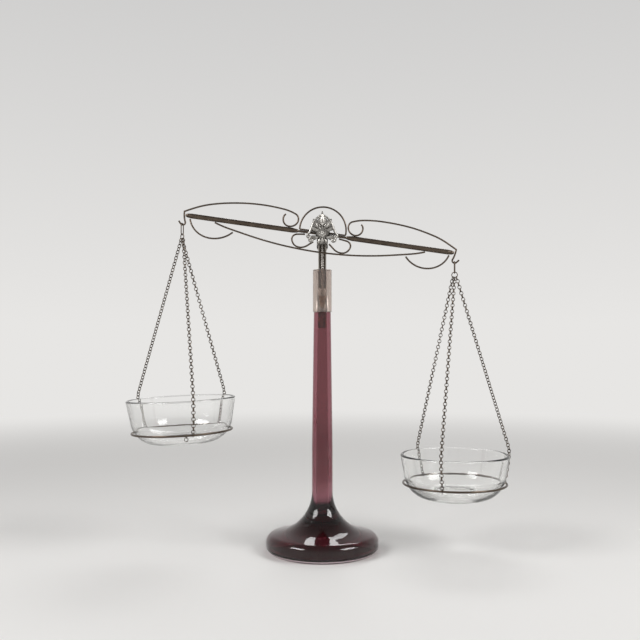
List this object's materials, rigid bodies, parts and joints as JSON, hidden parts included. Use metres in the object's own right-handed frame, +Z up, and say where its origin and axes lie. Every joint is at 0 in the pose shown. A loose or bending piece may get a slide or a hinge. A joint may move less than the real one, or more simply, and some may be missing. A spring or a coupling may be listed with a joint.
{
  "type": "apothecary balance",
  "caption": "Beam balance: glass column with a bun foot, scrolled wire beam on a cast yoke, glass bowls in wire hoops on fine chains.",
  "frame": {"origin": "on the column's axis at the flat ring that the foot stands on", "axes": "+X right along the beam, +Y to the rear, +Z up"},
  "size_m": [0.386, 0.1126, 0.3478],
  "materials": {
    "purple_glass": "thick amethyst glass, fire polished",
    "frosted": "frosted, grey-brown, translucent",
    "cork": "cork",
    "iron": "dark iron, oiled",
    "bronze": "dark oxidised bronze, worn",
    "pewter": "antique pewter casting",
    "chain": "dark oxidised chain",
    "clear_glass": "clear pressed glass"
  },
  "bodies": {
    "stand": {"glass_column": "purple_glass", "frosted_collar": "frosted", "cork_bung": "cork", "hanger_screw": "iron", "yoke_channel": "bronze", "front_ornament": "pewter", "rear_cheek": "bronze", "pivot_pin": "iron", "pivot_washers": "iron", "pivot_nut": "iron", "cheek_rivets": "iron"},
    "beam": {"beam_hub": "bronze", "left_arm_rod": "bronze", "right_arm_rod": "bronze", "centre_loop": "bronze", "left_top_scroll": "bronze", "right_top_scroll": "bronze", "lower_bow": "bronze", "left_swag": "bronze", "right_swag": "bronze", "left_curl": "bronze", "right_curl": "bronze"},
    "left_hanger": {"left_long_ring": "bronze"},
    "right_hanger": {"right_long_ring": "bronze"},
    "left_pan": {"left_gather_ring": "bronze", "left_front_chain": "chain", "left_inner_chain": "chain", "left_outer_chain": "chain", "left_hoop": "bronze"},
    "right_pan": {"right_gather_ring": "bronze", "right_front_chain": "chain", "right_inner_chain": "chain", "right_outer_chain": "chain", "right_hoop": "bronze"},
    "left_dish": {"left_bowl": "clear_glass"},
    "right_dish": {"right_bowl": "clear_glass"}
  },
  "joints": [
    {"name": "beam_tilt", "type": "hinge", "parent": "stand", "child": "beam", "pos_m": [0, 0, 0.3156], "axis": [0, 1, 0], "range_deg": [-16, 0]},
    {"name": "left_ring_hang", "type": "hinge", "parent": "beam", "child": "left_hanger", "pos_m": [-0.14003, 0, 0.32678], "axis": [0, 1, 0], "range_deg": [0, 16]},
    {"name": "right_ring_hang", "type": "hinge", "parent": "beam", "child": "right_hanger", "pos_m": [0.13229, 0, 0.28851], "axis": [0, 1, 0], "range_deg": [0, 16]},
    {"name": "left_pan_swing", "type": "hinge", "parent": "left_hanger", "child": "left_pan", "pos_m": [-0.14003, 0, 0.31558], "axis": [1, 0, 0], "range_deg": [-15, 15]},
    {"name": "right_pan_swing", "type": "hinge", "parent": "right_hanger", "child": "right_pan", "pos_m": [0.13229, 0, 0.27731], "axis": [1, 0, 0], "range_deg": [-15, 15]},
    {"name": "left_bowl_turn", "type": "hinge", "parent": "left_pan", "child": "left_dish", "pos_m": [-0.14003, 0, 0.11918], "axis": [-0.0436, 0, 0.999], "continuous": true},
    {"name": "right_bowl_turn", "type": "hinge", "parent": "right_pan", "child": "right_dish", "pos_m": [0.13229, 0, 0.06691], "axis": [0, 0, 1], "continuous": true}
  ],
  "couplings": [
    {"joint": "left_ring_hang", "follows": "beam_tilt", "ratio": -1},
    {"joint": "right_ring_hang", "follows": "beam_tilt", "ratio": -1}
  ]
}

* YOUR OBJECTIVE *
Write the material out exactly, with nothing left out.

* TASK RESULT *
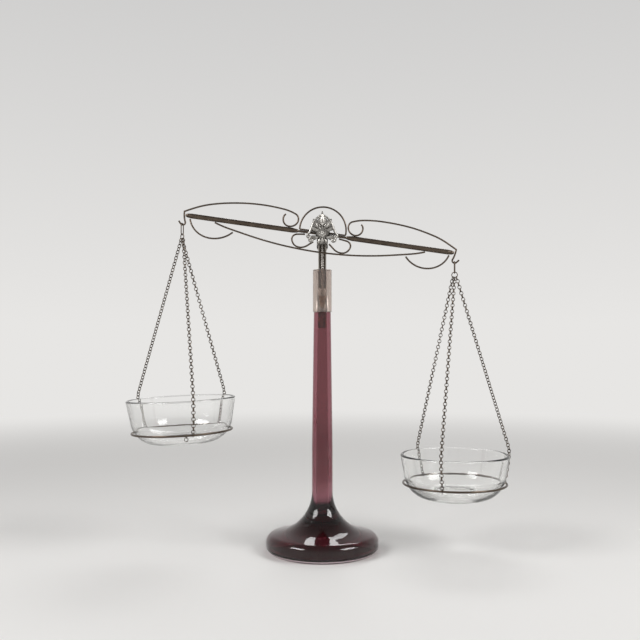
List this object's materials, rigid bodies, parts and joints as JSON, hidden parts included. Use metres in the object's own right-handed frame, +Z up, and say where its origin and axes lie. Every joint is at 0 in the pose shown. A loose or bending piece may get a slide or a hinge. A joint may move less than the real one, or more simply, and some may be missing. A spring or a coupling may be listed with a joint.
{
  "type": "apothecary balance",
  "caption": "Beam balance: glass column with a bun foot, scrolled wire beam on a cast yoke, glass bowls in wire hoops on fine chains.",
  "frame": {"origin": "on the column's axis at the flat ring that the foot stands on", "axes": "+X right along the beam, +Y to the rear, +Z up"},
  "size_m": [0.386, 0.1126, 0.3478],
  "materials": {
    "purple_glass": "thick amethyst glass, fire polished",
    "frosted": "frosted, grey-brown, translucent",
    "cork": "cork",
    "iron": "dark iron, oiled",
    "bronze": "dark oxidised bronze, worn",
    "pewter": "antique pewter casting",
    "chain": "dark oxidised chain",
    "clear_glass": "clear pressed glass"
  },
  "bodies": {
    "stand": {"glass_column": "purple_glass", "frosted_collar": "frosted", "cork_bung": "cork", "hanger_screw": "iron", "yoke_channel": "bronze", "front_ornament": "pewter", "rear_cheek": "bronze", "pivot_pin": "iron", "pivot_washers": "iron", "pivot_nut": "iron", "cheek_rivets": "iron"},
    "beam": {"beam_hub": "bronze", "left_arm_rod": "bronze", "right_arm_rod": "bronze", "centre_loop": "bronze", "left_top_scroll": "bronze", "right_top_scroll": "bronze", "lower_bow": "bronze", "left_swag": "bronze", "right_swag": "bronze", "left_curl": "bronze", "right_curl": "bronze"},
    "left_hanger": {"left_long_ring": "bronze"},
    "right_hanger": {"right_long_ring": "bronze"},
    "left_pan": {"left_gather_ring": "bronze", "left_front_chain": "chain", "left_inner_chain": "chain", "left_outer_chain": "chain", "left_hoop": "bronze"},
    "right_pan": {"right_gather_ring": "bronze", "right_front_chain": "chain", "right_inner_chain": "chain", "right_outer_chain": "chain", "right_hoop": "bronze"},
    "left_dish": {"left_bowl": "clear_glass"},
    "right_dish": {"right_bowl": "clear_glass"}
  },
  "joints": [
    {"name": "beam_tilt", "type": "hinge", "parent": "stand", "child": "beam", "pos_m": [0, 0, 0.3156], "axis": [0, 1, 0], "range_deg": [-16, 0]},
    {"name": "left_ring_hang", "type": "hinge", "parent": "beam", "child": "left_hanger", "pos_m": [-0.14003, 0, 0.32678], "axis": [0, 1, 0], "range_deg": [0, 16]},
    {"name": "right_ring_hang", "type": "hinge", "parent": "beam", "child": "right_hanger", "pos_m": [0.13229, 0, 0.28851], "axis": [0, 1, 0], "range_deg": [0, 16]},
    {"name": "left_pan_swing", "type": "hinge", "parent": "left_hanger", "child": "left_pan", "pos_m": [-0.14003, 0, 0.31558], "axis": [1, 0, 0], "range_deg": [-15, 15]},
    {"name": "right_pan_swing", "type": "hinge", "parent": "right_hanger", "child": "right_pan", "pos_m": [0.13229, 0, 0.27731], "axis": [1, 0, 0], "range_deg": [-15, 15]},
    {"name": "left_bowl_turn", "type": "hinge", "parent": "left_pan", "child": "left_dish", "pos_m": [-0.14003, 0, 0.11918], "axis": [-0.0436, 0, 0.999], "continuous": true},
    {"name": "right_bowl_turn", "type": "hinge", "parent": "right_pan", "child": "right_dish", "pos_m": [0.13229, 0, 0.06691], "axis": [0, 0, 1], "continuous": true}
  ],
  "couplings": [
    {"joint": "left_ring_hang", "follows": "beam_tilt", "ratio": -1},
    {"joint": "right_ring_hang", "follows": "beam_tilt", "ratio": -1}
  ]
}